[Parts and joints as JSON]
-*-*-

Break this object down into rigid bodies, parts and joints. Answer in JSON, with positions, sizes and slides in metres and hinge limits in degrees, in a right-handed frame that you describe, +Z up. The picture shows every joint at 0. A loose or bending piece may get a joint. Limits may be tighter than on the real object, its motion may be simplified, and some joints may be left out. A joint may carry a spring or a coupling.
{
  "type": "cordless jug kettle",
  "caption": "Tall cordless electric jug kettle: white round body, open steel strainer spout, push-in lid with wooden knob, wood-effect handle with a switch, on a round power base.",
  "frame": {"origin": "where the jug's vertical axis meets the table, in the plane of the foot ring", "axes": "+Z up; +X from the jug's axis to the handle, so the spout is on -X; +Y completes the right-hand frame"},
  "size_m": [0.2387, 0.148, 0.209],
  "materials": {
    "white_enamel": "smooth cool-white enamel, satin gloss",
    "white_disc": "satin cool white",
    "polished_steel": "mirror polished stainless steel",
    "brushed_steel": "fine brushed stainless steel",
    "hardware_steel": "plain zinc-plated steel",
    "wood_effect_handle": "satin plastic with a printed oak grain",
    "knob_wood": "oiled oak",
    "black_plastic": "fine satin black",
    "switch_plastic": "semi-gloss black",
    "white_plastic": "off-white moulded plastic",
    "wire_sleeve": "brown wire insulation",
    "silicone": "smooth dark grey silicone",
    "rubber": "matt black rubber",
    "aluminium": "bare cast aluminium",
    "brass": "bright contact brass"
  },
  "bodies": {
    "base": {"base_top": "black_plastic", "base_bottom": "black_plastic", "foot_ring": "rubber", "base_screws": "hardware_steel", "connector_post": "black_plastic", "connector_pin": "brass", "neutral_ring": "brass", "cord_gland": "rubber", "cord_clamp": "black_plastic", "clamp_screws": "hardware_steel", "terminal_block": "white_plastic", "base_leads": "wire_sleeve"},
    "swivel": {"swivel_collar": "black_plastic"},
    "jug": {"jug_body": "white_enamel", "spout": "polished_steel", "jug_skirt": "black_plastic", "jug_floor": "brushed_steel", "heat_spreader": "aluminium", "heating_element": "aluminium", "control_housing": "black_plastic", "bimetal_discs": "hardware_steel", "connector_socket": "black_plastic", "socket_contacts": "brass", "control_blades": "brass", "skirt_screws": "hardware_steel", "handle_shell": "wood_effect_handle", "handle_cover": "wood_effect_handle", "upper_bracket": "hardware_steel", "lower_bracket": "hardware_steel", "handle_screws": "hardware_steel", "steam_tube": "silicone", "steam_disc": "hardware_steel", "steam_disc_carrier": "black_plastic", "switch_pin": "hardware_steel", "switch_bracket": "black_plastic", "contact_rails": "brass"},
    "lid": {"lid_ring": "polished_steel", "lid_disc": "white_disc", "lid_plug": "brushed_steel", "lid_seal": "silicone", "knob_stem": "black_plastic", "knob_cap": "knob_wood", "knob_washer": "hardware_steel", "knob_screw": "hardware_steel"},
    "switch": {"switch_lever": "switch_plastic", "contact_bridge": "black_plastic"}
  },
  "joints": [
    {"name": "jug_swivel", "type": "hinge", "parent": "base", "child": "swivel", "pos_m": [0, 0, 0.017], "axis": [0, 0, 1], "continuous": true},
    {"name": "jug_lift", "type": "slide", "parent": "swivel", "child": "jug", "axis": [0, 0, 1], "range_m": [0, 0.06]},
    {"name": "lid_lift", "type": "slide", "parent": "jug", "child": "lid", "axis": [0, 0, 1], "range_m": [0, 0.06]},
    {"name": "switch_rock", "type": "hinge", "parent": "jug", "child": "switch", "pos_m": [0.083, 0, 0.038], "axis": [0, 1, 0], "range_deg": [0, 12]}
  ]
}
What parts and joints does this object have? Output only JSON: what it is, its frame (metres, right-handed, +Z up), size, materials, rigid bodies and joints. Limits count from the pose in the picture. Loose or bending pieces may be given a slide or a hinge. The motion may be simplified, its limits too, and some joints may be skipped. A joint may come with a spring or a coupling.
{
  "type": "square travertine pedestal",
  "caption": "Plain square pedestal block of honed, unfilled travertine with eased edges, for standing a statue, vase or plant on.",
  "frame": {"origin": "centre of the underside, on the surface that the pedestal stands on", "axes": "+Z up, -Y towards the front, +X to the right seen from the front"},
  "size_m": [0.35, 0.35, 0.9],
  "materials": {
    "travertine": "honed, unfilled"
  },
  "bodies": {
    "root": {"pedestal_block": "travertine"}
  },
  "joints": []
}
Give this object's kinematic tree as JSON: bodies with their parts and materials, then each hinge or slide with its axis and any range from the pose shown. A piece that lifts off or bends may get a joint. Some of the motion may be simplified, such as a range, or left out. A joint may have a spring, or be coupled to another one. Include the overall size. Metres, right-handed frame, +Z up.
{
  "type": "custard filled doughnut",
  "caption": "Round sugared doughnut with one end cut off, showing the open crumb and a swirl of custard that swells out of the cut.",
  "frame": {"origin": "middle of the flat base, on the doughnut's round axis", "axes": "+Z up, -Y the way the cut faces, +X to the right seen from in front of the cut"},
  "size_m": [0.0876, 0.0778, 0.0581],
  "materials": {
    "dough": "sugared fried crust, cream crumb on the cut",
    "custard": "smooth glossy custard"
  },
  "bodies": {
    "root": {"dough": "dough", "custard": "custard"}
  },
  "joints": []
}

-*-*-

## Stated task
Copy out every line that includes the word "picture".

## Response
Break this object down into rigid bodies, parts and joints. Answer in JSON, with positions, sizes and slides in metres and hinge limits in degrees, in a right-handed frame that you describe, +Z up. The picture shows every joint at 0. A loose or bending piece may get a joint. Limits may be tighter than on the real object, its motion may be simplified, and some joints may be left out. A joint may carry a spring or a coupling.
What parts and joints does this object have? Output only JSON: what it is, its frame (metres, right-handed, +Z up), size, materials, rigid bodies and joints. Limits count from the pose in the picture. Loose or bending pieces may be given a slide or a hinge. The motion may be simplified, its limits too, and some joints may be skipped. A joint may come with a spring or a coupling.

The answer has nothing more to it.